Lift out, unaltered, the lines of the material below between the line holding "Reconstruct the object" and the line holding "a smoked window.", counting both.
═════ Materials provided ═════
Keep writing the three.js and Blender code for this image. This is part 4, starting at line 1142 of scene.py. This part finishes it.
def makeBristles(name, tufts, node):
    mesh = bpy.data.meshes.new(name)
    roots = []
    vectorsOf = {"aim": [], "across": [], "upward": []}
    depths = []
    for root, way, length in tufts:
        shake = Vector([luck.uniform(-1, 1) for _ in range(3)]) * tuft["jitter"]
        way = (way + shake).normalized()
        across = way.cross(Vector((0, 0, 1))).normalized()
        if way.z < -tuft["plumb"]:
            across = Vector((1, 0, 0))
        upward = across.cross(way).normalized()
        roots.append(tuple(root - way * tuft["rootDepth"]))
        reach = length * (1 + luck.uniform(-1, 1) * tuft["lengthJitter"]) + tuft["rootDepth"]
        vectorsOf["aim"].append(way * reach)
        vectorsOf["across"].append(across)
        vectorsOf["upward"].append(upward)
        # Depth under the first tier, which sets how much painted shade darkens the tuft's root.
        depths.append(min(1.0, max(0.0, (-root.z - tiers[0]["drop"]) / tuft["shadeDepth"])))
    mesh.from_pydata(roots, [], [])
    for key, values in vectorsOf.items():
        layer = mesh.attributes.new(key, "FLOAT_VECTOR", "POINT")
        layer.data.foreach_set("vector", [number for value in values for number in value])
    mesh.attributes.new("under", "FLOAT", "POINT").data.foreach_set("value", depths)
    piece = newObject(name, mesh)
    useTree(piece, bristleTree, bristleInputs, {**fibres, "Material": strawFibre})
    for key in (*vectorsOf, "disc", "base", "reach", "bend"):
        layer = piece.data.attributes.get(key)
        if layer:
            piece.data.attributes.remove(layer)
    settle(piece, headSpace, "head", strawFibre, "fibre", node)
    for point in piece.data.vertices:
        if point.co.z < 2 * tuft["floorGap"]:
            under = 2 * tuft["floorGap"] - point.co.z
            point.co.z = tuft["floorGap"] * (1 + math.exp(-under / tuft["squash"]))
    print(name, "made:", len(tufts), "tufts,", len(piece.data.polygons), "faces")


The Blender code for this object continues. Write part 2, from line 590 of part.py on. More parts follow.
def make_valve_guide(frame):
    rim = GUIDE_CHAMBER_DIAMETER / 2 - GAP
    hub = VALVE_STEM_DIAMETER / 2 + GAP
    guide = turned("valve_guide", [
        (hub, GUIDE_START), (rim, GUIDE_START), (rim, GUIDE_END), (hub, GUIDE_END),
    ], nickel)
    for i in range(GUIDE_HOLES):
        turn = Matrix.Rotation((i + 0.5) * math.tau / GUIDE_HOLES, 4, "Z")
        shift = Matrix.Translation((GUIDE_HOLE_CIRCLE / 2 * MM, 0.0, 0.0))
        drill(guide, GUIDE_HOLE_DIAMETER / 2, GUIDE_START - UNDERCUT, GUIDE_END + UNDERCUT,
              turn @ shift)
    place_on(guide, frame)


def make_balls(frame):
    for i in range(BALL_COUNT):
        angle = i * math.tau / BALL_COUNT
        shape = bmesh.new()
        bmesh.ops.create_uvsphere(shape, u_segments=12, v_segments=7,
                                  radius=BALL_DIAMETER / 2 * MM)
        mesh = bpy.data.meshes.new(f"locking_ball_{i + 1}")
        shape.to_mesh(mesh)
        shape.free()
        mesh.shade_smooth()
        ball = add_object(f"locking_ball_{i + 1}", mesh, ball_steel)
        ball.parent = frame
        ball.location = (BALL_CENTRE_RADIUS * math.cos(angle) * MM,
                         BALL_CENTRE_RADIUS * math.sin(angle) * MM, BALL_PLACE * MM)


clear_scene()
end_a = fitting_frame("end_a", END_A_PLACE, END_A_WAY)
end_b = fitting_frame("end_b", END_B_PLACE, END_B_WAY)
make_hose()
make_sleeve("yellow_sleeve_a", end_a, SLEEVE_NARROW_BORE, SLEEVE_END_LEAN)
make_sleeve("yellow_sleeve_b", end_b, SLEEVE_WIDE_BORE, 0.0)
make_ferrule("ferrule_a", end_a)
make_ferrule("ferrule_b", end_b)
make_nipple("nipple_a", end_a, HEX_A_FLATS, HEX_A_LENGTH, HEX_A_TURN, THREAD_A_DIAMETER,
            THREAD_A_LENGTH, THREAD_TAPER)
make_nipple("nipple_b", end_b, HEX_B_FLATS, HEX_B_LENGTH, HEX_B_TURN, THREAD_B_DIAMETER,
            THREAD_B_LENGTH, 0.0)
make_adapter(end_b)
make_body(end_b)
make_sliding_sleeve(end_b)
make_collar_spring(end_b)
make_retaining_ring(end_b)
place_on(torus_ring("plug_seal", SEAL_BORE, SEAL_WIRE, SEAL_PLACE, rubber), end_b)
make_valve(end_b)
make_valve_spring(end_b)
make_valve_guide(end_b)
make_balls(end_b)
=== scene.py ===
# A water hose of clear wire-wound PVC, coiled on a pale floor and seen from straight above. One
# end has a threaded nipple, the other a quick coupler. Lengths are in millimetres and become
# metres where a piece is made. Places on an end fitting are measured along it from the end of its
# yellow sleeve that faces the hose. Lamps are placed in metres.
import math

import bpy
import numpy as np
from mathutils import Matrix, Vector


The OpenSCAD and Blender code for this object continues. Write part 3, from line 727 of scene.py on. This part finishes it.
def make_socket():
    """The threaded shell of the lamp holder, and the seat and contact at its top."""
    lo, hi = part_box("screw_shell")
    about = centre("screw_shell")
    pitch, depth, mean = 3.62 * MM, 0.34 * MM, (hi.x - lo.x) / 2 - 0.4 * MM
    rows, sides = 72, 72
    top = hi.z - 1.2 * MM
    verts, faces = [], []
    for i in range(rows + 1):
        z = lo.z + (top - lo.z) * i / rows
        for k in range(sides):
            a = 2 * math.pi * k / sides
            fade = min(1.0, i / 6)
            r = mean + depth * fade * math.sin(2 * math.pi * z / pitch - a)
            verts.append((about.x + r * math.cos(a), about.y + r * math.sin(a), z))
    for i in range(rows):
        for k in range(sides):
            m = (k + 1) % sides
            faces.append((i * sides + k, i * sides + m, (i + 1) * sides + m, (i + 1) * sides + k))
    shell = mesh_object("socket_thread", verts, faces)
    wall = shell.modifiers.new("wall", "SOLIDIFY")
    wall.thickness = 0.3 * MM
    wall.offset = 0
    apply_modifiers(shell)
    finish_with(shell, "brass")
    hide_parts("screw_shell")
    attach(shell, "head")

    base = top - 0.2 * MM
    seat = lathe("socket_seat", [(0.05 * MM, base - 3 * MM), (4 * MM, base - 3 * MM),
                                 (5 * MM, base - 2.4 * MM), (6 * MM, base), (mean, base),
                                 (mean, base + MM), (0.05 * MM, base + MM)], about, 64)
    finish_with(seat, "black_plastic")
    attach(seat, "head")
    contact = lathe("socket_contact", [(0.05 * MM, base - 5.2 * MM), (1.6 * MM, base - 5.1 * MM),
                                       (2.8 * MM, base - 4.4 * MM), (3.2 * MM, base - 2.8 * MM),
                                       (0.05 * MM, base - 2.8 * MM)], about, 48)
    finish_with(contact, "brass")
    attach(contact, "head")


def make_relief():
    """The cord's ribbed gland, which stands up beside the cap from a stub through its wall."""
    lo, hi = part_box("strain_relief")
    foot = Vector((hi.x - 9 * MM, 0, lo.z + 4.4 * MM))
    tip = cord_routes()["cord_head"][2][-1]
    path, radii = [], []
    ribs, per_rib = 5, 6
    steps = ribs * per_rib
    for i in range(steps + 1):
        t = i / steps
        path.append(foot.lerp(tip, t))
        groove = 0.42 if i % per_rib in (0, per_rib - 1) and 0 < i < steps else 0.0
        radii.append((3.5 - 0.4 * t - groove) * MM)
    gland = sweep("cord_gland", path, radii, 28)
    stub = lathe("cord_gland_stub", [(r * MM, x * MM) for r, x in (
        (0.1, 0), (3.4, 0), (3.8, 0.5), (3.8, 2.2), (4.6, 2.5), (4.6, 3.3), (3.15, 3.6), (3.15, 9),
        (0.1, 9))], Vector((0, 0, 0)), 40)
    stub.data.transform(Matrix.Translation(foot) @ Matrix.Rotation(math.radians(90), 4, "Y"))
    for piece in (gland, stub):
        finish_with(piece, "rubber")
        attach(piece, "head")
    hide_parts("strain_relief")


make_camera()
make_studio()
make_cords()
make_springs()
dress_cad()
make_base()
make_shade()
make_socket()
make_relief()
═════
═════ Materials provided ═════
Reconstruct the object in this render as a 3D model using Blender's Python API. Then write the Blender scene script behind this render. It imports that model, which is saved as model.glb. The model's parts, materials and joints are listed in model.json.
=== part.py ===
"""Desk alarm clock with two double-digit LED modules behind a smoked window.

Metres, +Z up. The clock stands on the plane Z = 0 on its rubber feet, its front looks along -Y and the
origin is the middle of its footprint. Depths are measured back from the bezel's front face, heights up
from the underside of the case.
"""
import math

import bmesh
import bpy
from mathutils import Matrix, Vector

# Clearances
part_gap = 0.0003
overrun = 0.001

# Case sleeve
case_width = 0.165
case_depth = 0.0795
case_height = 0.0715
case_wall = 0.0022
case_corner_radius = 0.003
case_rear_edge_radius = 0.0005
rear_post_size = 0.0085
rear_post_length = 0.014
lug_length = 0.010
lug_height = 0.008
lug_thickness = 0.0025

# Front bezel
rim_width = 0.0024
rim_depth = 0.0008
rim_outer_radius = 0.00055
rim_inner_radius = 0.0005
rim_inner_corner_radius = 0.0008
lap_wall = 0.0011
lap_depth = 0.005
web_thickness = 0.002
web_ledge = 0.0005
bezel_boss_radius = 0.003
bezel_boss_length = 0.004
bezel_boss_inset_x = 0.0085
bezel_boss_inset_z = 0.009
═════
═════ Materials provided ═════
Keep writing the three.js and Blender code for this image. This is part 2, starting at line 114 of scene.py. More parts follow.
═════
• Task solution
Reconstruct the object in this render as a 3D model using Blender's Python API. Then write the Blender scene script behind this render. It imports that model, which is saved as model.glb. The model's parts, materials and joints are listed in model.json.
=== part.py ===
"""Desk alarm clock with two double-digit LED modules behind a smoked window.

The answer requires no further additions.